■ **WORKING DATA**

= = = = =

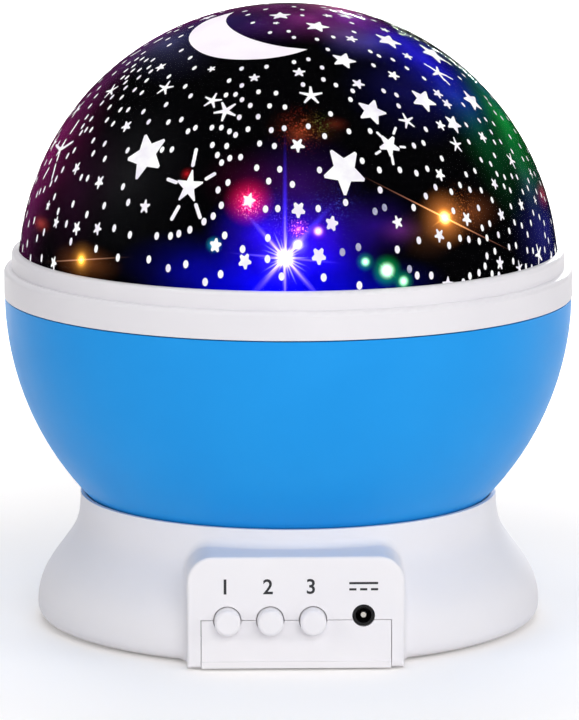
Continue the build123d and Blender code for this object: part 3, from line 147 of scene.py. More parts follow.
# %% [markdown]
# ## Floor and light
# The lamp stands on a white sweep of card. For the camera, for reflections and for what is seen
# through glass the card shines by itself, weakly under the lamp and fully further out, so it looks
# white up to the horizon. For everything else it is ordinary card, so the lamp is lit by the soft
# boxes alone and still throws its faint shadow. Its underside is clear, so that the battery door
# can be looked at from below.

# %% Floor
FLOOR_SIZE = 6.0
FLOOR_GLOW = 0.19
FULL_GLOW = 1.0
NEAR, FAR = 0.11, 0.45


def is_background(tree):
    """One for what the camera sees, straight, in mirrors or through glass, and zero for the rest."""
    path = add(tree, "ShaderNodeLightPath").outputs
    seen = path["Is Camera Ray"]
    for more in ("Is Glossy Ray", "Is Transmission Ray"):
        seen = add(tree, "ShaderNodeMath", {0: seen, 1: path[more]}, operation="MAXIMUM").outputs[0]
    return seen


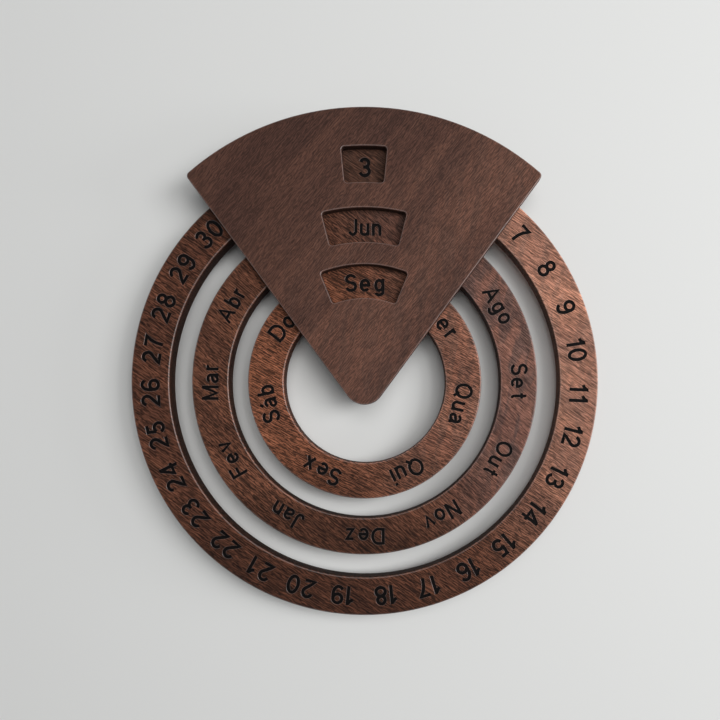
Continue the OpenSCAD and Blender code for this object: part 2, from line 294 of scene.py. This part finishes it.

= = = = =

■ **TASK TO CARRY OUT**
Reproduce each record exactly, leaving nothing out.

■ **ANSWER TO THE TASK**
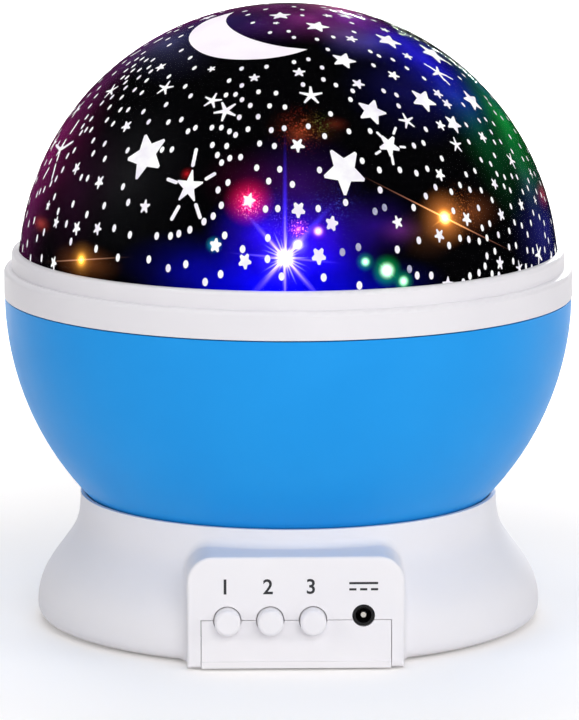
Continue the build123d and Blender code for this object: part 3, from line 147 of scene.py. More parts follow.
# %% [markdown]
# ## Floor and light
# The lamp stands on a white sweep of card. For the camera, for reflections and for what is seen
# through glass the card shines by itself, weakly under the lamp and fully further out, so it looks
# white up to the horizon. For everything else it is ordinary card, so the lamp is lit by the soft
# boxes alone and still throws its faint shadow. Its underside is clear, so that the battery door
# can be looked at from below.

# %% Floor
FLOOR_SIZE = 6.0
FLOOR_GLOW = 0.19
FULL_GLOW = 1.0
NEAR, FAR = 0.11, 0.45


def is_background(tree):
    """One for what the camera sees, straight, in mirrors or through glass, and zero for the rest."""
    path = add(tree, "ShaderNodeLightPath").outputs
    seen = path["Is Camera Ray"]
    for more in ("Is Glossy Ray", "Is Transmission Ray"):
        seen = add(tree, "ShaderNodeMath", {0: seen, 1: path[more]}, operation="MAXIMUM").outputs[0]
    return seen


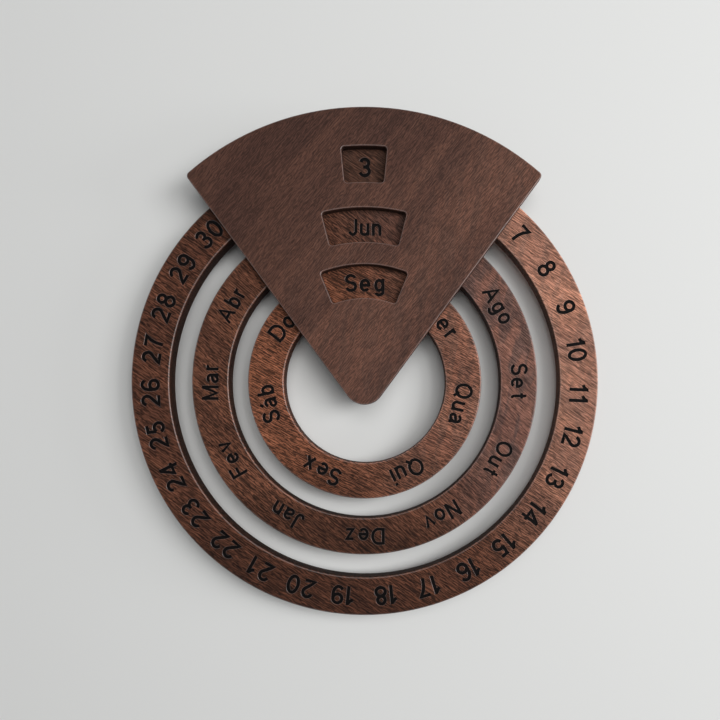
Continue the OpenSCAD and Blender code for this object: part 2, from line 294 of scene.py. This part finishes it.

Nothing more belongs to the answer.